一点记录

@2020-05-25 15:10:05 1. “59-婆罗浮屠佛陀头像”-P346: “我一向认为,宏伟的宗教建筑中普遍存在着一种矛盾,而参观婆罗浮屠让我对这一观点有了前所未有的感触:修建这样一座建筑需要大量的物力,需要深涉种种俗世事务,但修建目的却是要启发我们放弃身外之物、与世无争。” 《空间的敦煌》中,巫鸿有段文字介绍“法供养”的概念:“……同时,我们也可以认为莫高窟中经变画的流行很可能直接受到大乘佛典中特别推崇的“法供养”的影响。据鸠摩罗什译《维摩诘所说经》,“法供养者,诸佛所说深经……十方三世诸佛所说,若闻如是等经,信解、受持、读诵,以方便力为诸众生分别解说,显示分明,守护法故,是名法之供养。”这种供养比任何其他类型的供养,如衣服卧具、香花幡盖、修行戒行等,都要重要和深刻,同一《维摩诘所说经》因此反复强调“以法供养于诸供养为上、为最,第一无比”。[38)从这个角度看,此窟和莫高窟中的许多经变的意义并不一定在于向朝拜者解释佛经(实际上在幽暗的洞室中很难看清这些图画),而在于以图经的形式实践这种最高水平的对佛供养。”。我很认同巫鸿的见解,修建宗教建筑本身就是一种虔诚的宗教实践活动,修建的目的和修建的活动并无冲突。

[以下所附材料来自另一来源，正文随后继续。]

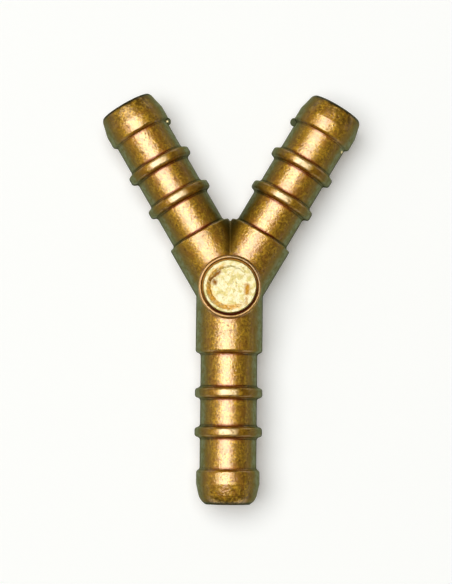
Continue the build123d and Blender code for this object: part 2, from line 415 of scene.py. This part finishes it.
class ForgedBrass(Nodes):
    """Forged brass whose tarnish and wear, and its painted shade, shadow, reflection and highlight,
    follow the place on the part, as shares of 0 to 1.
    """

    def __init__(self):
        self.material = bpy.data.materials.new("forged_brass")
        self.material.use_nodes = True
        super().__init__(self.material.node_tree)
        self.place = self.position()
        self.grain = self.noise(self.place, **GRAIN)
        self.mottle = self.noise(self.place, **MOTTLE)
        self.measure_place()
        self.find_pad()
        self.find_sides()
        self.find_ends()
        self.find_corners()
        self.find_band()
        self.find_marks()
        self.shade_metal()

    def measure_place(self):
        """Distances from the parting plane, the middle line, the nearest axis and the pad's centre."""
        self.height = self.part_of(self.place, "Z")
        self.forward = self.part_of(self.place, "Y")
        self.from_parting = self.size_of(self.less(self.height, PARTING_HEIGHT))
        self.from_middle = self.size_of(self.part_of(self.place, "X"))
        across_arm = self.less(
            self.times(self.from_middle, cos(ARM_ANGLE)),
            self.times(self.forward, sin(ARM_ANGLE)),
        )
        on_arms = self.rise(self.forward, JUNCTION_SPAN)
        self.from_axis = self.mix(on_arms, self.from_middle, self.size_of(across_arm), "FLOAT")
        flat_place = self.vector("MULTIPLY", self.place, (1, 1, 0))
        self.in_pad = self.vector("SUBTRACT", flat_place, PAD_CENTRE)
        self.from_centre = self.length(self.in_pad)

    def find_pad(self):
        """Disc, ring and groove of the pads, and stains on the discs."""
        self.on_pad = self.rise(self.from_parting, PAD_SIDES)
        self.on_front = self.rise(self.height, PAD_FRONT)
        self.disc = self.times(self.on_pad, self.fall(self.from_centre, DISC_EDGE))
        self.ring = self.times(self.on_pad, self.rise(self.from_centre, RING_EDGE))
        self.inside_ring = self.fall(self.from_centre, RING_INSIDE)
        from_groove = self.size_of(self.less(self.from_centre, GROOVE_RADIUS))
        self.in_groove = self.fall(from_groove, GROOVE_HALF_WIDTH)
        self.stain = self.times(self.disc, self.rise(self.mottle, STAIN_MOTTLE))

    def find_sides(self):
        """Painted shade and painted reflection by how far round its leg a place lies, and a painted
        highlight on the ribs' crests with painted shade on their shoulders.
        """
        elevation = self.math("SINE", self.math("ARCTAN2", self.from_parting, self.from_axis))
        self.shade = self.less(self.fall(elevation, SHADE_RISE), self.on_pad)
        self.side_reflection = self.less(self.fall(elevation, SIDE_REFLECTION_RISE), self.on_pad)
        self.edge = self.fall(elevation, EDGE_SHADE_RISE, high=EDGE_SHADE_STRENGTH)
        self.lit = self.rise(elevation, LIT_RISE)
        self.seam = self.fall(self.from_parting, SEAM_WIDTH)
        squares = self.math("POWER", self.from_parting, 2), self.math("POWER", self.from_axis, 2)
        from_leg = self.math("SQRT", self.math("ADD", *squares))
        rib = self.times(self.rise(from_leg, RIB_RADII), self.rise(self.from_centre, RIBS_START))
        self.crest_highlight = self.times(rib, self.rise(elevation, CREST_HIGHLIGHT_RISE))
        self.rib_side_shade = self.times(rib, self.fall(elevation, RIB_SIDE_SHADE_RISE))

    def find_ends(self):
        """Painted shade in the valley between the arms, darker mottling towards the mouths, painted
        shadow on their rims, and pits.
        """
        across = self.fall(self.from_middle, VALLEY_SHADE_WIDTH, high=VALLEY_SHADE_STRENGTH)
        self.valley_shade = self.times(across, self.rise(self.forward, VALLEY_SHADE_START))
        ends = []
        rim_shadows = []
        for direction, reach in LEGS:
            out = self.along(self.place, direction)
            ends.append(self.rise(out, [reach - length for length in END_LENGTHS]))
            rim_shadows.append(self.rise(out, [reach - length for length in RIM_SHADOW_LENGTHS]))
        self.ends = self.times(self.most(*ends), self.rise(self.mottle, END_MOTTLE))
        self.rim_shadows = self.most(*rim_shadows)
        specks = self.noise(self.place, **SPECKS)
        self.pits = self.times(
            self.rise(specks, PIT_SPECKS),
            self.fall(self.disc, (0.0, 1.0), low=PITS_ON_DISC),
        )

    def find_corners(self):
        """Painted shade as dark lines in the corners and the groove, and a reddish painted reflection
        beside them.
        """
        more_open = self.times(self.on_pad, PAD_OPENNESS)
        open_share = self.math("ADD", self.openness(OPEN_REACH, OPEN_SAMPLES), more_open)
        off_pad = self.times(
            self.rise(self.from_centre, PAD_FOOT, low=PAD_FOOT_SHARE),
            self.fall(self.valley_shade, (0.0, VALLEY_SHADE_STRENGTH), low=VALLEY_FLOOR_SHARE),
        )
        self.corner_shade = self.times(
            self.fall(open_share, CORNER_SHADE_OPENNESS),
            self.mix(self.inside_ring, off_pad, self.in_groove, "FLOAT"),
        )
        self.fringe_reflection = self.times(
            self.fall(open_share, FRINGE_REFLECTION_OPENNESS, high=FRINGE_REFLECTION_STRENGTH),
            self.mix(self.inside_ring, off_pad, 0.0, "FLOAT"),
            self.lit,
        )

    def find_band(self):
        """Orange, grainy tone on the slope round the front dish, at its left and lower left."""
        lower_left = self.rise(self.along(self.in_pad, LOWER_LEFT), BAND_LOWER_LEFT)
        left = self.rise(self.along(self.in_pad, LEFT), BAND_LEFT, high=LEFT_BAND_STRENGTH)
        self.band = self.times(
            self.rise(self.from_centre, SLOPE_START),
            self.fall(self.from_centre, SLOPE_END),
            self.most(lower_left, left),
            self.rise(self.mottle, BAND_MOTTLE, *BAND_STRENGTHS),
            self.on_front,
        )

    def find_marks(self):
        """Wear marks on the front disc, with uneven outlines."""
        wobble = self.noise_node(self.place, WOBBLE_SIZE).outputs["Color"]
        wobble = self.vector("SUBTRACT", wobble, (0.5, 0.5, 0.5))
        wobble = self.vector("MULTIPLY", wobble, (WOBBLE_REACH, WOBBLE_REACH, 0))
        place = self.vector("ADD", self.in_pad, wobble)
        marks = []
        for start, end, half_width, strength in MARKS:
            span = [share * half_width for share in MARK_EDGE]
            marks.append(self.fall(self.to_line(place, start, end), span, high=strength))
        self.marks = self.times(self.most(*marks), self.on_front)

    def turned(self, direction, span, first, second):
        """Tone that changes from first to second along a direction on the pad."""
        return self.mix(self.rise(self.along(self.in_pad, direction), span), first, second)

    def cover(self, tone, layers):
        """Lay tones over each other, each given as its share, strength and tone."""
        for share, strength, layer in layers:
            tone = self.mix(self.times(share, strength), tone, layer)
        return tone

    def metal_tone(self):
        tone = self.mix(self.rise(self.grain, GRAIN_TONES), GRAIN_DARK, GRAIN_LIGHT)
        patches = self.rise(self.noise(self.place, **PATCHES), PATCH_TONES)
        blotches = self.rise(self.noise(self.place, **BLOTCHES), BLOTCH_TONES)
        return self.cover(tone, (
            (self.rise(self.mottle, MOTTLE_TONES), 0.7, MOTTLE_TONE),
            (patches, 0.35, PATCH_TONE),
            (blotches, 0.5, BLOTCH_TONE),
            # painted highlight on the rib crests
            (self.crest_highlight, 0.5, CREST_HIGHLIGHT_TONE),
            # painted shade on the ribs' shoulders, narrowing their highlight
            (self.rib_side_shade, 0.5, RIB_SIDE_SHADE_TONE),
            (self.disc, 0.85, DISC_TONE),
            (self.stain, 0.8, STAIN_TONE),
            (self.ring, 0.7, self.turned(UPPER_RIGHT, RING_TURN, RING_LIGHT, RING_DARK)),
        ))

    def painted_shade_and_pits_tone(self, tone):
        side_reflection_tone = self.mix(self.rise(self.mottle, SIDE_REFLECTION_MOTTLE), SIDE_REFLECTION_DARK, SIDE_REFLECTION_LIGHT)
        # corner shade is painted dark red where the legs are lit, grey on their sides and brown in the
        # valley
        root_shade_tone = self.mix(self.lit, ROOT_SHADE_ON_SIDES, ROOT_SHADE_IN_LIGHT)
        root_shade_tone = self.mix(self.valley_shade, root_shade_tone, ROOT_SHADE_IN_VALLEY)
        groove_shade_tone = self.turned(LOWER_RIGHT, GROOVE_SHADE_TURN, GROOVE_SHADE_LIGHT, GROOVE_SHADE_DARK)
        return self.cover(tone, (
            # painted shade on the legs' sloping sides
            (self.shade, 0.8, SHADE_TONE),
            # painted reflection, greenish grey and mottled, lower down the legs' sides
            (self.side_reflection, 0.9, side_reflection_tone),
            # painted shade in a dark band along the silhouette, near the seam
            (self.edge, 1.0, EDGE_SHADE_TONE),
            (self.pits, 0.6, PIT_TONE),
            # painted shade in the valley between the arms, and darker mottling towards the mouths
            (self.most(self.valley_shade, self.ends), 1.0, VALLEY_SHADE_AND_END_TONE),
            # reddish painted reflection beside the corner shade, on the lit tops
            (self.fringe_reflection, 1.0, FRINGE_REFLECTION_TONE),
            # painted shade in corners and the groove, the groove darker towards the lower right
            (self.corner_shade, 1.0, self.mix(self.inside_ring, root_shade_tone, groove_shade_tone)),
            # painted shadow on the mouths' rims
            (self.rim_shadows, 0.9, RIM_SHADOW_TONE),
            # painted shade along the seam
            (self.seam, 0.8, SEAM_SHADE_TONE),
        ))

    def worn_tone(self, tone):
        for nick, radius in NICKS:
            offset = self.vector("SUBTRACT", self.place, nick)
            away = self.length(self.vector("MULTIPLY", offset, (1, 1, 1 / NICK_HEIGHT_SHARE)))
            share = self.fall(away, [edge * radius for edge in NICK_EDGE])
            tone = self.cover(tone, ((share, 1.0, NICK_TONE),))
        band_tone = self.mix(self.rise(self.grain, BAND_GRAIN), BAND_DARK, BAND_LIGHT)
        return self.cover(tone, (
            (self.band, 1.0, band_tone),
            (self.marks, 1.0, self.turned(RIGHT, MARK_TURN, MARK_LEFT, MARK_RIGHT)),
        ))

    def dull_share(self):
        """How far the tarnish, the wear and the painted shade take the clean metal's shine away."""
        return self.most(
            self.seam, self.corner_shade, self.rim_shadows, self.valley_shade, self.ends, self.marks, self.band,
            self.times(self.shade, 0.9),
            self.times(self.ring, 0.55),
            self.times(self.stain, 0.5),
            self.times(self.pits, 0.8),
            self.times(self.edge, 0.8),
            self.times(self.rib_side_shade, 0.4),
        )

    def shade_metal(self):
        sockets = self.tree.nodes["Principled BSDF"].inputs
        self.link(self.worn_tone(self.painted_shade_and_pits_tone(self.metal_tone())), sockets["Base Color"])
        self.link(1.0, sockets["Metallic"])
        self.link(self.rise(self.grain, GRAIN_GLOSS, *METAL_ROUGHNESS), sockets["Roughness"])
        self.link(GLANCING_TINT, sockets["Specular Tint"])
        self.link(self.less(1.0, self.dull_share()), sockets["Coat Weight"])
        self.link(COAT_ROUGHNESS, sockets["Coat Roughness"])
        self.link(COAT_IOR, sockets["Coat IOR"])
        normal = self.bump(self.mottle, MOTTLE_DEPTH)
        normal = self.bump(self.grain, GRAIN_DEPTH, normal)
        self.link(normal, sockets["Normal"])
        self.link(normal, sockets["Coat Normal"])


make_camera()
make_lamp("key_lamp", **KEY_LAMP)
make_lamp("fill_lamp", **FILL_LAMP)
make_world()
make_floor()
bpy.context.scene.view_settings.view_transform = "Standard"

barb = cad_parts["hose_barb_body"]
barb.material_slots[0].material = ForgedBrass().material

  1. 本书一直强调文物对塑造民族认同的重要作用。我认为,民族认同本身就是一个有毒的概念。对本民族的认同极易演化成对其他民族的不认同,作为民族主义运动的发源地,二十世纪最大的种族灭绝事件发生在德国不是一个偶然事件。时至今日,种族灭绝,作为文明的疮疤,旧伤尚未愈,新伤复又来,笼罩在头顶的恐怖阴影从未散去。作者站在西方中心论的观点上,本意是好心的提醒西方文明应该尊重世界上其它同样璀璨的文明成就,然而,鼓吹民族认同所产生的副作用是需要保持最高警惕的。

  2. 世界各地的人,在基因层面,都是传承自远古智人,并无不同;社会生活方面,各种生活用品和食材也由连接世界的贸易网络融入到当地人的生活;思想文化上,各种文明通过教育和出版系统对全人类开放和共享。世界大同的物理条件已经具备,何处何从,取决于个人心理上的选择。所以,人只要走出自己内心划下的牢笼,去了解别人,了解这个世界,而不是基于虚浮的偏见划分我者和他者互相攻伐,这个世界是会好起来的。一念为善,一念为恶,琐罗亚斯特所描绘的善恶交战的战场,在每个人的心中,在每一个念头和选择。